There ability to be naturally invisible is very nice. Like having the villian send a note in blood by an unseen servant to the party. Hehe, a nice image, having a note stained in blood saying you will all die!! floating quietly over to you.


----------



## Li Shenron (Nov 27, 2002)

Stalker0 said:
			
		

> While the servant can carry things, he doesn't exert forces so I wouldn't let him use a shield effectively or trip someone




It is treated as having Strength 2, so it can carry 20 pounds of stuff. That's why I'd let it carry a shield (not a tower shield...), but since it's mindless I don't think it can autonomously decide how to use it effectively, so that's why I thought it can just let the shield "float" in front of the PC and provide a minimum cover (unfortunately the minimum cover is +2, which IMHO lets this use of Unseen Servant a bit too good, although it is fine with the 20lb limit).

If it can carry 20lb, it can also raise 20lb (or maybe more), which means it can indeed exert a force of 20lb. But it's not that simple to guess how much force, in weight terms, you are exerting when for example you push something horizontally or press a trap's pressure plate...

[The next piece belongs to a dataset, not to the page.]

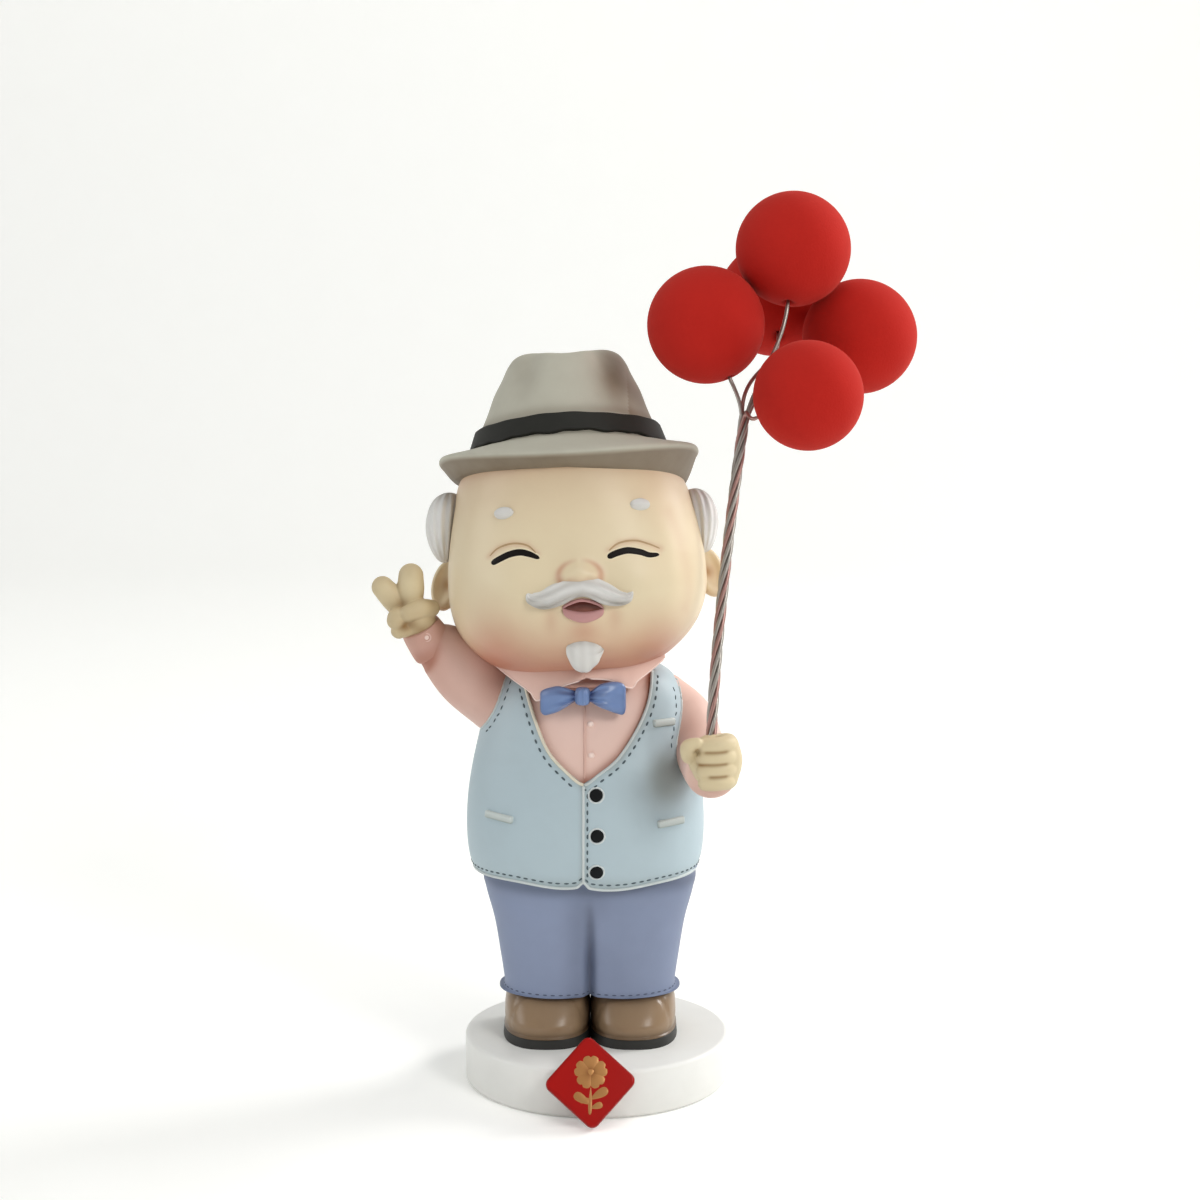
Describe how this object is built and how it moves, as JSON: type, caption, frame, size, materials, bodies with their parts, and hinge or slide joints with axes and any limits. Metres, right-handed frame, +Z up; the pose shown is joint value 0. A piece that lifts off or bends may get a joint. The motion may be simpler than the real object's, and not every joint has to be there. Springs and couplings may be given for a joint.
{
  "type": "elderly gentleman figurine with foam balloons",
  "caption": "Painted cast-resin old gentleman in hat and waistcoat on a round plinth, waving one hand and gripping twisted wires that carry red foam balloons, with a red tile leaning in front",
  "frame": {"origin": "centre of the plinth's flat underside", "axes": "+Z up from the plinth through the figure, -Y toward the front that the face and the tile look to, +X to the side of the fist that holds the balloons"},
  "size_m": [0.1003, 0.0614, 0.1669],
  "materials": {
    "painted_resin": "satin",
    "red_enamel": "gloss",
    "red_foam": "matte",
    "craft_wire": "satin"
  },
  "bodies": {
    "root": {"figure": "painted_resin", "plaque": "red_enamel", "balloon_top": "red_foam", "balloon_left": "red_foam", "balloon_back": "red_foam", "balloon_right": "red_foam", "balloon_front": "red_foam", "wire_top": "craft_wire", "wire_left": "craft_wire", "wire_back": "craft_wire", "wire_right": "craft_wire", "wire_front": "craft_wire"}
  },
  "joints": []
}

For the trip: it specifically says Unseen Servant can't attack, and to trip you make an attack. I was wondering if you could tell it to "lay down on the ground midway between and the foe". What happens if the foe charges me, does he stumble on the UServant in the same way he would with any invisible object on his path?


----------



## bret (Nov 27, 2002)

There is nothing solid in an Unseen Servant. It is a shapeless form, so having it 'lay down on the floor' would not create an obstruction.

As for uses, one of the best uses I've ever put it to was to grab the treasure during a battle. There was this fountain filled with gems, protected by a number of clerics. The battle wasn't going well for us, and we were forced to retreat.

The rest of the group was pretty depressed until I brought out a bag and dumped the gems out for everyone to see. It was really quite a bit of fun, since the other players weren't quite sure how I had gotten the gems when I never even got close to the fountain.

In any event, give the unseen servant a sack and send it through the lines to pick stuff up. Everyone tends to be too busy in combat to notice a floating bag.


----------



## Li Shenron (Nov 27, 2002)

bret said:
			
		

> *There is nothing solid in an Unseen Servant. It is a shapeless form, so having it 'lay down on the floor' would not create an obstruction.
> *




Although my Wizard won't like it, this is the kind of illuminating suggestion I was waiting for. Thanks.


----------



## Pielorinho (Nov 27, 2002)

If you're not worried about making too much noise, you could have it roll a large rounded log in front of the party, tripping most pressure traps.

It might not be able to fight, but if it can wield a broom, certainly it can wave a long sword around in the air 10' in front of me.  This might serve to distract a foe, who might not realize that the sword doesn't present a threat.

A rat-bastard DM might even have a wizard use this tactic with a continual-flaming sword, in anticipation of the clever player who decides to snatch the sword out of the air to use against the wizard.  That's when the PC realizes the hilt is covered in contact poison....

Similarly, it can't aim effectively, but it ought to be able to toss daggers in a general direction.  Enemies who see daggers go flying past them might spend a round or so looking for the tosser.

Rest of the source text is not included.